> GOAL:
Your task is to quote the listing below exactly, beginning with its first line and ending on the line bearing "socket.default_value = value".

> GIVEN MATERIAL:
::::::::::
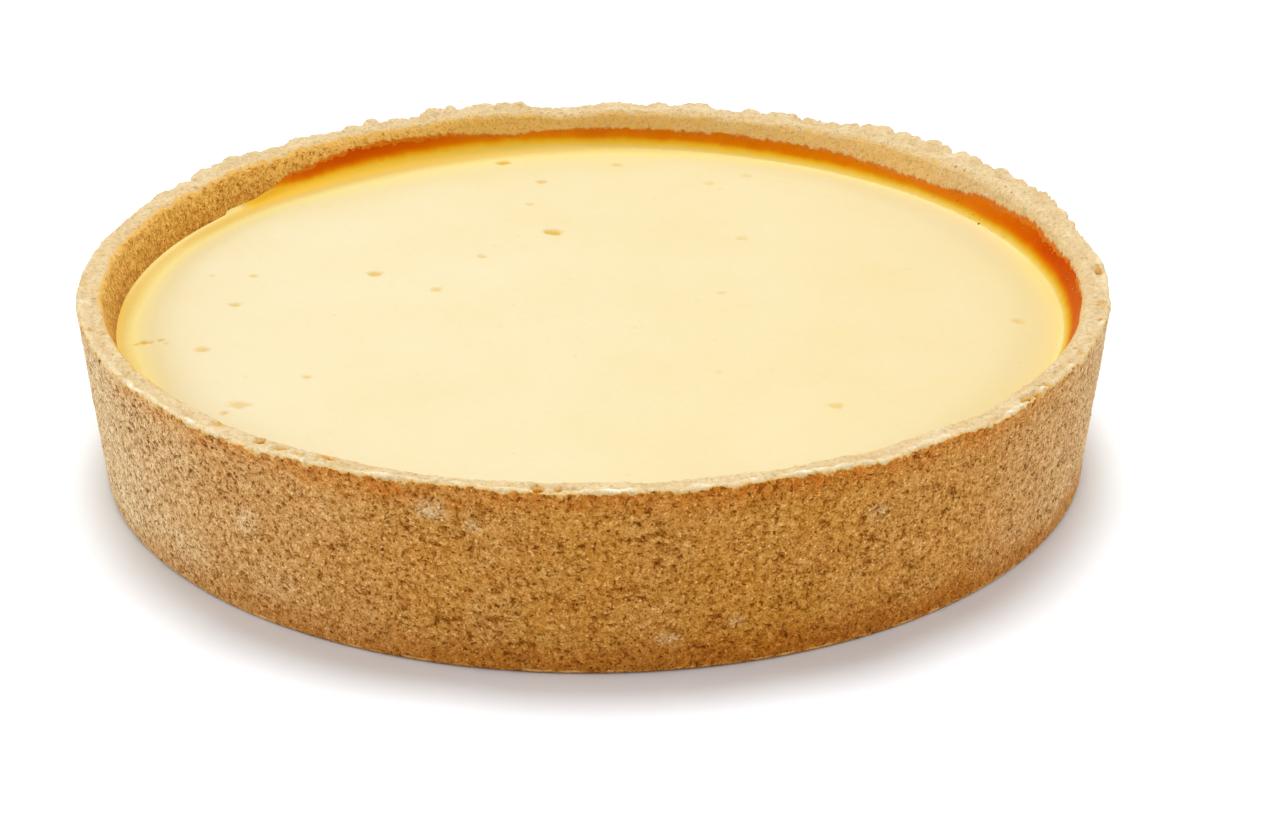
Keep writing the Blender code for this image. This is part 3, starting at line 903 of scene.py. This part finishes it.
class Recipe:
    """A material or group under construction: makes nodes, sets their inputs and links them."""

    def __init__(self, tree):
        self.tree = tree
        tree.nodes.clear()

    def put(self, socket, value):
        """Link an input to another node's output, or set it to a value; a plain colour is made opaque."""
        if isinstance(value, bpy.types.NodeSocket):
            self.tree.links.new(value, socket)
        elif socket.type == "RGBA":
            socket.default_value = (*value, 1.0)
        else:
            socket.default_value = value

    def node(self, kind, settings, *numbered, **named):
        """A node with its settings, and its inputs put in by their order or by their names."""
        made = self.tree.nodes.new(kind)
        for key, value in settings.items():
            setattr(made, key, value)
        for key, value in [*enumerate(numbered), *named.items()]:
            self.put(made.inputs[key], value)
        return made

    def attribute(self, name):
        """The value that a piece's points carry under a name."""
        return self.node("ShaderNodeAttribute", {"attribute_name": name}).outputs["Fac"]

    def math(self, operation, first, second=0.0, third=0.0):
        """One step of arithmetic."""
        return self.node("ShaderNodeMath", {"operation": operation}, first, second, third).outputs[0]

    def add_up(self, total, *parts):
        """A total with parts added to it, each a value and the number that multiplies it."""
        for value, factor in parts:
            total = self.math("MULTIPLY_ADD", value, factor, total)
        return total

    def reach(self, value, low, high, to_low=0.0, to_high=1.0):
        """A value spread from one range to another, smoothly and kept inside it."""
        settings = {"interpolation_type": "SMOOTHSTEP"}
        return self.node("ShaderNodeMapRange", settings, value, low, high, to_low, to_high).outputs[0]

    def mix(self, share, first, second, blend="MIX"):
        """Two colours mixed by a share."""
        made = self.node("ShaderNodeMix", {"data_type": "RGBA", "blend_type": blend}, share)
        self.put(made.inputs[6], first)
        self.put(made.inputs[7], second)
        return made.outputs[2]

    def ramp(self, value, stops):
        """A colour read from stops of place and colour."""
        made = self.node("ShaderNodeValToRGB", {}, value)
        band = made.color_ramp
        while len(band.elements) < len(stops):
            band.elements.new(0.5)
        for element, (place, colour) in zip(band.elements, stops):
            element.position = place
            element.color = (*colour, 1.0)
        return made.outputs["Color"]

    def noise(self, place, scale, detail, roughness=0.55):
        """Smooth noise from 0 to 1, with scale features to a metre."""
        made = self.node("ShaderNodeTexNoise", {}, Vector=place, Scale=scale, Detail=detail,
                         Roughness=roughness)
        return made.outputs["Fac"]

    def bump(self, strength, distance, height):
        """The normal that a height in units of a distance gives."""
        made = self.node("ShaderNodeBump", {}, Strength=strength, Distance=distance, Height=height)
        return made.outputs["Normal"]


def sandy_grain_group():
    """A node group shared by everything baked from the dough: from a place it gives the sandy Tone
    around a half, the scattered light Fleck, partly pale grains and partly painted highlight on the raised
    grain middles, the small dark Gap, painted shade in the low gaps between grains, and a Height for its
    grains."""
    group = bpy.data.node_groups.new("sandy_grain", "ShaderNodeTree")
    recipe = Recipe(group)
    for name, side, kind in (
            ("Place", "INPUT", "Vector"), ("Size", "INPUT", "Float"), ("Tone", "OUTPUT", "Float"),
            ("Fleck", "OUTPUT", "Float"), ("Gap", "OUTPUT", "Float"), ("Height", "OUTPUT", "Float")):
        group.interface.new_socket(name, in_out=side, socket_type="NodeSocket" + kind)
    given = recipe.node("NodeGroupInput", {})
    place = given.outputs["Place"]
    scale = recipe.math("DIVIDE", 1.0, given.outputs["Size"])
    fine = recipe.noise(place, scale, 3.0, 0.6)
    coarse = recipe.noise(place, recipe.math("MULTIPLY", scale, 0.32), 2.0, 0.5)
    cell = recipe.node("ShaderNodeTexVoronoi", {"feature": "F1"}, Vector=place,
                       Scale=recipe.math("MULTIPLY", scale, 0.8))
    # Painted shade: the Gap darkens the low places that it also cuts into the Height
    shaded_gap = recipe.reach(recipe.noise(place, recipe.math("MULTIPLY", scale, 0.55), 3.0, 0.65), 0.44, 0.33)
    # Partly painted highlight: the Fleck lightens the middles of cells, which the Height raises
    fleck_and_highlight = recipe.math("MULTIPLY", recipe.reach(cell.outputs["Color"], 0.72, 0.92),
                        recipe.reach(cell.outputs["Distance"], 0.55, 0.30))
    tone = recipe.add_up(-0.450, (fine, 1.20), (coarse, 0.70))
    height = recipe.add_up(fine, (cell.outputs["Distance"], -0.35), (shaded_gap, -0.9))
    recipe.node("NodeGroupOutput", {}, Tone=tone, Fleck=fleck_and_highlight, Gap=shaded_gap, Height=height)
    return group


def new_recipe(name):
    """An empty material, the recipe that fills it, and the place on the cake, in metres, that it reads."""
    material = bpy.data.materials.new(name)
    material.use_nodes = True
    recipe = Recipe(material.node_tree)
    return material, recipe, recipe.node("ShaderNodeTexCoord", {}).outputs["Object"]


def finish_material(recipe, sockets):
    """The Principled shader with its own sockets linked or set, as the material's surface."""
    shader = recipe.node("ShaderNodeBsdfPrincipled", {}, **sockets)
    recipe.node("ShaderNodeOutputMaterial", {}, Surface=shader.outputs[0])


WALL_TONES = (
    (0.00, (0.180, 0.047, 0.001)),
    (0.25, (0.316, 0.102, 0.004)),
    (0.50, (0.515, 0.207, 0.021)),
    (0.75, (0.700, 0.330, 0.060)),
    (1.00, (0.880, 0.520, 0.170)),
)
# Pale tones for flour dust and for the painted glare on the sides
DUST_AND_GLARE_TONES = (
    (0.00, (0.200, 0.080, 0.020)),
    (0.25, (0.410, 0.215, 0.075)),
    (0.50, (0.710, 0.490, 0.235)),
    (0.75, (0.890, 0.725, 0.460)),
    (1.00, (0.970, 0.900, 0.740)),
)
RIM_TONES = (
    (0.00, (0.460, 0.220, 0.048)),
    (0.30, (0.640, 0.430, 0.185)),
    (0.55, (0.735, 0.550, 0.295)),
    (0.80, (0.860, 0.710, 0.450)),
    (1.00, (0.980, 0.900, 0.700)),
)
INNER_TONES = (
    (0.00, (0.320, 0.105, 0.010)),
    (0.30, (0.590, 0.280, 0.040)),
    (0.55, (0.860, 0.505, 0.120)),
    (0.80, (0.960, 0.650, 0.220)),
    (1.00, (0.950, 0.740, 0.370)),
)
RUST = (0.600, 0.130, 0.006)
RUST_TINT = (1.00, 0.80, 0.56)
SKIN_TINT = (0.83, 0.59, 0.23)
SOAKED = (0.660, 0.180, 0.008)
GOLDEN_EDGE = (0.820, 0.490, 0.130)
WARM_TINT = (1.0, 0.97, 0.93)
OCHRE_TINT = (0.985, 1.0, 0.97)
SHEEN_TINT = (1.0, 0.93, 0.85)


def shortcrust_material(grain_group):
    """Baked dough: pits darkened as painted shade, tan grains and pale flecks, partly painted highlight,
    on the walls, dust with painted glare on the sides, cream on the floury rim with a painted highlight on
    its front ridge, rusty spots under its edge, a darker skin near the base and golden toast inside, with
    painted shade deeper down."""
    material, recipe, place = new_recipe("shortcrust")
    group = recipe.node("ShaderNodeGroup", {"node_tree": grain_group}, Place=place, Size=SANDY_SIZE)
    sandy, fleck_and_highlight, shaded_gap, height = group.outputs
    pale, hollow, rust, dust_and_glare, skin, toast_and_shade, soaked, grain, ridge_and_highlight, inside = (
        recipe.attribute(name) for name in CRUST_VALUES)

    # The hollows and gaps darken the tone as painted shade; the flecks lighten it, partly as painted
    # highlight
    tone = recipe.add_up(sandy, (grain, 0.16), (hollow, -0.42), (shaded_gap, -0.42), (fleck_and_highlight, 0.42))
    patches = recipe.noise(place, 1.0 / 0.0055, 2.0)
    tone = recipe.add_up(recipe.math("SUBTRACT", tone, 0.08), (patches, 0.12))
    hue_share = recipe.reach(recipe.noise(place, 1.0 / 0.0100, 2.0), 0.36, 0.64)
    hues = recipe.ramp(hue_share, ((0.0, WARM_TINT), (1.0, OCHRE_TINT)))
    wall = recipe.mix(1.0, recipe.ramp(tone, WALL_TONES), hues, "MULTIPLY")
    # Dust pales the wall: flour, and painted glare on the left and right sides
    wall = recipe.mix(dust_and_glare, wall, recipe.ramp(recipe.add_up(-0.07, (tone, 1.15)), DUST_AND_GLARE_TONES))
    wall = recipe.mix(recipe.reach(rust, 0.0, 0.6), wall, RUST_TINT, "MULTIPLY")
    wall = recipe.mix(recipe.reach(rust, 0.50, 1.00, 0.0, 0.40), wall, RUST)
    wall = recipe.mix(skin, wall, SKIN_TINT, "MULTIPLY")

    # The ridge lightens the rim's tone as a painted highlight
    rim_tone = recipe.add_up(0.31, (sandy, 0.50), (shaded_gap, -0.10), (ridge_and_highlight, 0.30), (hollow, -0.45))
    # Toast darkens the inner wall, deeper down as painted shade
    inner_tone = recipe.add_up(0.23, (sandy, 0.90), (hollow, -0.6), (shaded_gap, -0.25), (fleck_and_highlight, 0.18),
                               (toast_and_shade, -0.38))
    floury = recipe.add_up(pale, (recipe.math("SUBTRACT", sandy, 0.5), 0.4))
    colour = recipe.mix(inside, wall, recipe.ramp(inner_tone, INNER_TONES))
    colour = recipe.mix(recipe.reach(floury, 0.10, 0.45), colour, GOLDEN_EDGE)
    colour = recipe.mix(recipe.reach(floury, 0.35, 0.85), colour, recipe.ramp(rim_tone, RIM_TONES))
    finish_material(recipe, {
        "Base Color": recipe.mix(soaked, colour, SOAKED),
        "Roughness": recipe.reach(sandy, 0.2, 0.8, 0.72, 0.92),
        "Normal": recipe.bump(0.65, 0.00040, height),
        "Specular IOR Level": 0.04,
        "Sheen Weight": 0.04,
        "Sheen Roughness": 0.5,
        "Sheen Tint": SHEEN_TINT,
    })
    return material


CUSTARD_STOPS = (
    (0.00, (0.805, 0.708, 0.478)),
    (0.06, (0.775, 0.645, 0.345)),
    (0.12, (0.825, 0.690, 0.275)),
    (0.20, (0.725, 0.520, 0.150)),
    (0.27, (0.745, 0.495, 0.085)),
    (0.34, (0.785, 0.475, 0.040)),
    (0.43, (0.765, 0.400, 0.015)),
    (0.52, (0.735, 0.300, 0.004)),
    (0.62, (0.680, 0.190, 0.001)),
    (0.80, (0.600, 0.110, 0.000)),
    (1.00, (0.520, 0.060, 0.000)),
)
GOLD = (0.680, 0.400, 0.045)
# Painted shade: the tint that darkens the film on the +X side
PAINTED_SHADE_TINT = (0.84, 0.84, 1.00)


def custard_material():
    """Set custard: pale and slightly mottled, yellow towards the crust, caramel where it climbs, and
    darkened where its points carry painted shade, on the film towards +X."""
    material, recipe, place = new_recipe("custard")
    cloud = recipe.math("SUBTRACT", recipe.noise(place, 1.0 / 0.035, 2.0), 0.5)
    fine = recipe.noise(place, 1.0 / 0.0016, 3.0)
    mottle = recipe.math("SUBTRACT", fine, 0.5)
    bake = recipe.add_up(recipe.attribute("bake"), (cloud, 0.05), (mottle, 0.03))
    colour = recipe.ramp(bake, CUSTARD_STOPS)
    colour = recipe.mix(recipe.math("MULTIPLY", recipe.attribute("gold"), 0.85), colour, GOLD)
    height = recipe.add_up(recipe.noise(place, 1.0 / 0.0045, 2.0), (fine, 0.25))
    finish_material(recipe, {
        "Base Color": recipe.mix(recipe.attribute("painted_shade"), colour, PAINTED_SHADE_TINT, "MULTIPLY"),
        "Roughness": recipe.reach(bake, 0.1, 0.7, 0.46, 0.34),
        "Normal": recipe.bump(0.35, 0.0004, height),
        "Specular IOR Level": 0.01,
        "Subsurface Weight": 0.06,
        "Subsurface Scale": 0.002,
        "Subsurface Radius": (1.0, 0.7, 0.3),
    })
    return material


# Stage, lights and camera

def add_stage():
    """A wide white floor under the cake."""
    mesh = bpy.data.meshes.new("floor")
    reach = FLOOR_REACH
    corners = ((-reach, -reach), (reach, -reach), (reach, reach), (-reach, reach))
    mesh.from_pydata([(x, y, FLOOR_LEVEL) for x, y in corners], [], [(0, 1, 2, 3)])
    floor = bpy.data.objects.new("floor", mesh)
    bpy.context.scene.collection.objects.link(floor)
    material, recipe, _ = new_recipe("floor")
    finish_material(recipe, {"Base Color": FLOOR_WHITE, "Roughness": 0.9, "Specular IOR Level": 0.1})
    mesh.materials.append(material)


def add_holder(data, place, back):
    """The object of a lamp or a camera at a place, with its back turned to a direction."""
    holder = bpy.data.objects.new(data.name, data)
    holder.location = place
    holder.rotation_mode = "QUATERNION"
    holder.rotation_quaternion = back.to_track_quat("Z", "Y")
    bpy.context.scene.collection.objects.link(holder)
    return holder


def add_soft_light(name, azimuth, elevation, spread, strength):
    """A far, wide studio light from a direction in degrees: azimuth from +X, then height above the floor.
    A white card that faces it gets the given strength, 1 being pure white."""
    lamp = bpy.data.lights.new(name, "SUN")
    lamp.angle = math.radians(spread)
    lamp.energy = strength * math.pi
    turn = math.radians(azimuth)
    lift = math.radians(elevation)
    source = Vector((math.cos(turn) * math.cos(lift), math.sin(turn) * math.cos(lift), math.sin(lift)))
    add_holder(lamp, source, source)


def add_world():
    """A plain white surround, which lights the cake evenly."""
    world = bpy.data.worlds.new("surround")
    world.use_nodes = True
    background = world.node_tree.nodes["Background"]
    background.inputs["Color"].default_value = (1.0, 1.0, 1.0, 1.0)
    background.inputs["Strength"].default_value = SURROUND_STRENGTH
    bpy.context.scene.world = world


def add_camera():
    """The camera at the photograph's place, height and lens."""
    data = bpy.data.cameras.new("camera")
    data.lens = CAMERA_LENS
    data.sensor_width = SENSOR_WIDTH
    data.clip_start = 0.01
    bpy.context.scene.camera = add_holder(data, CAMERA_PLACE, CAMERA_PLACE - CAMERA_AIM)


def main():
    """Everything that is seen: the stage first, then the finishes and the pieces that wear them."""
    add_camera()
    add_world()
    add_stage()
    for light in SOFT_LIGHTS:
        add_soft_light(*light)
    bpy.context.scene.view_settings.view_transform = "Standard"
    crust = shortcrust_material(sandy_grain_group())
    custard = custard_material()
    crust_points = add_crust(crust)
    add_base(crust)
    add_custard_disc(custard)
    film_points = add_custard_band(custard)
    add_crumbs(crust_points, film_points, crust)


main()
::::::::::
> THE RESPONSE:
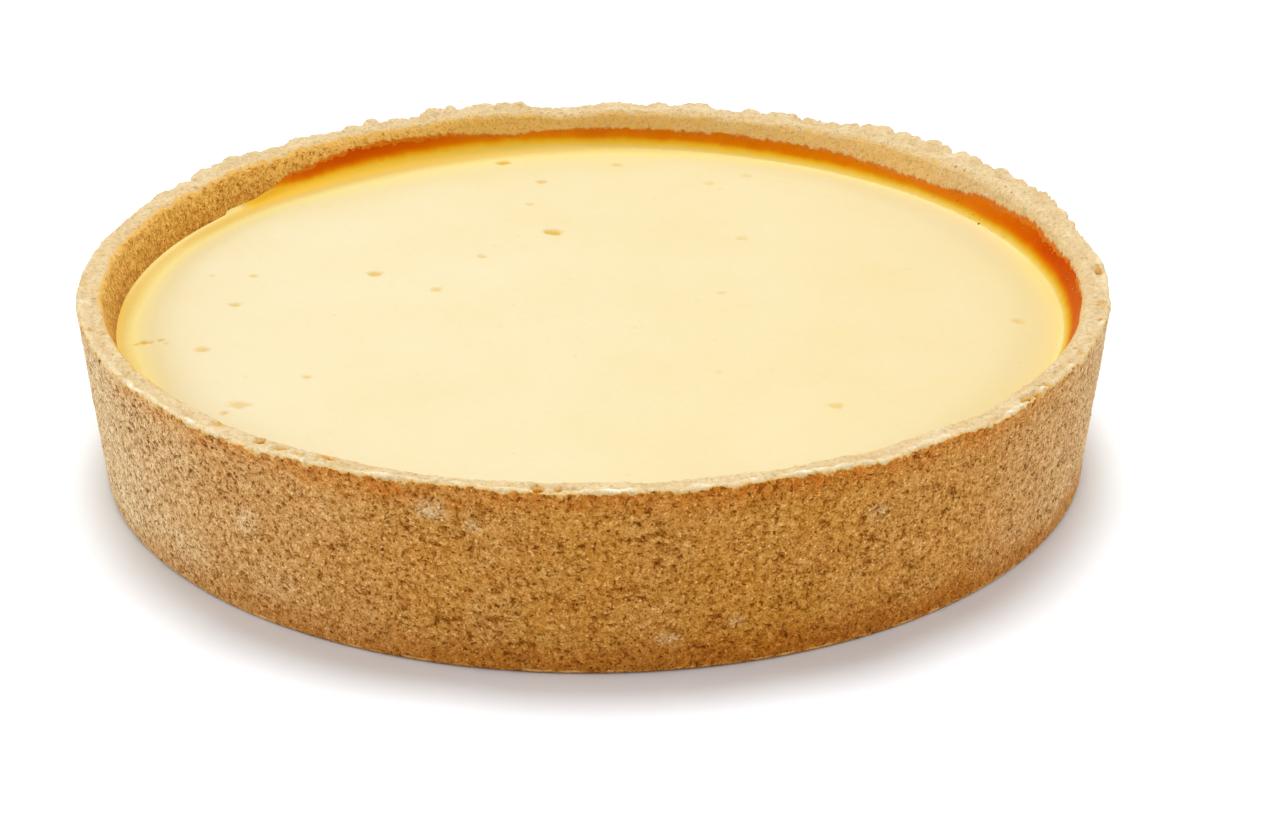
Keep writing the Blender code for this image. This is part 3, starting at line 903 of scene.py. This part finishes it.
class Recipe:
    """A material or group under construction: makes nodes, sets their inputs and links them."""

    def __init__(self, tree):
        self.tree = tree
        tree.nodes.clear()

    def put(self, socket, value):
        """Link an input to another node's output, or set it to a value; a plain colour is made opaque."""
        if isinstance(value, bpy.types.NodeSocket):
            self.tree.links.new(value, socket)
        elif socket.type == "RGBA":
            socket.default_value = (*value, 1.0)
        else:
            socket.default_value = value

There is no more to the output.